Dickerson’s final two seasons in Indianapolis, however, were marred by confrontations with the team’s front office. In 1990 he was suspended for four games after refusing to take a team physical. In 1991 he missed six games, three due to a suspension for supposedly refusing to practice, and three due to injury. He finished the season with a career-low 536 yards. Frustrated, he asked to be traded.
“Some of the things I’ve done,” he said, “I’ve been wrong in doing. I’ve been hasty, you lose your cool and say things you don’t really mean. I think it’s out of frustration, out of anger. I think mine was out of frustration. It’s not fun losing a lot of games. It’s not fun going 1-15.”
During the off-season, Dickerson got his wish and was traded to the Los Angeles Raiders . Although he started fifteen games in 1992, his ball-carrying responsibilities were considerably reduced from his earlier years with the Colts and Rams. Still he added a respectable and team-leading 729 yards to his career total.
Finally, in 1993, after a brief stint with the Atlanta Falcons , Dickerson called it a career. After 11 seasons, the prolific runner from Sealy, Texas had amassed 13,259 career-rushing yards, which was second all-time at the time of his retirement. Six times he was selected to play in the Pro Bowl and five times he was named first-team All-Pro.

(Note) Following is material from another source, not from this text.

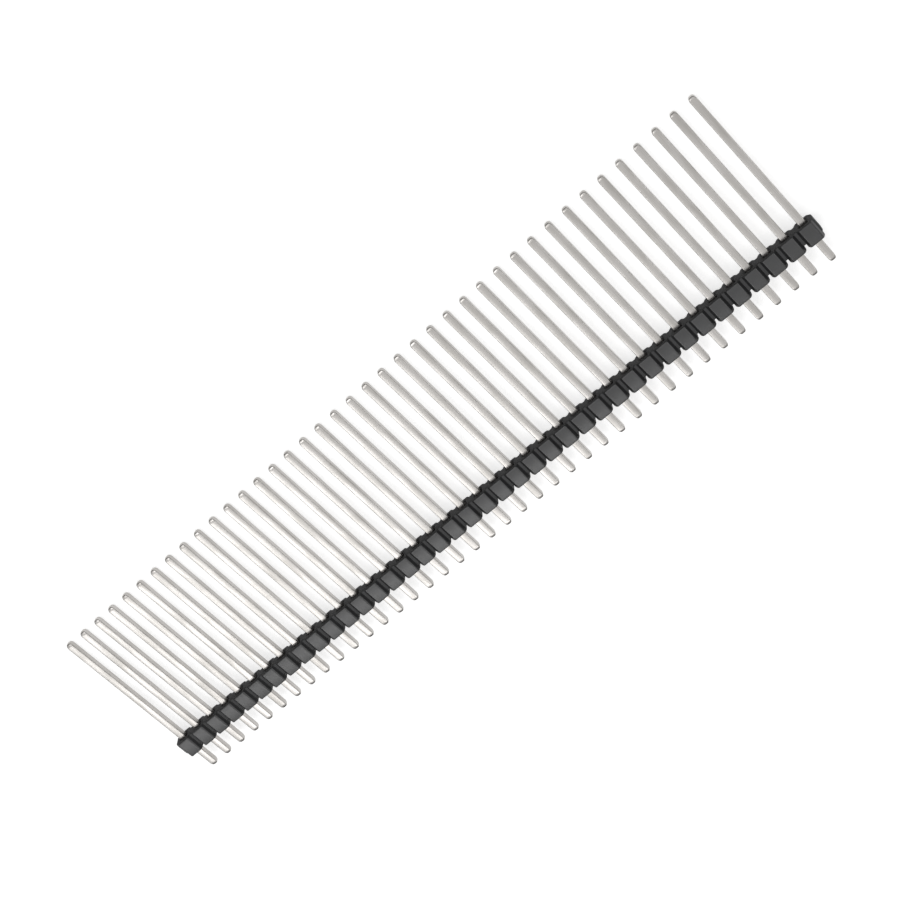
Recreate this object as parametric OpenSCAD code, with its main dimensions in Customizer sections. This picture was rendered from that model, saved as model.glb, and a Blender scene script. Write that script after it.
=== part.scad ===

“He was the finest running back I ever had the opportunity to look at,” reflected Jack Faulkner, a long-time Rams’ executive and former NFL coach. “I remember Jim Brown and some of the other great ones. Jim Brown ran over people. This guy (Dickerson) made you miss.”
In 1983, a reporter, like so many others, asked Dickerson what the Rookie of the Year’s goals were for the future. “I’d love to be in the Hall of Fame one day and win Super Bowl rings, or even one…and stay healthy,” was his reply.
Although he stayed relatively healthy throughout his career, Dickerson never played on a Super Bowl team. However, on January 30, 1999, in his first year of eligibility Eric Dickerson, along with four others, Tom Mack, Ozzie Newsome, Billy Shaw, and Lawrence Taylor, was elected to the Pro Football Hall of Fame.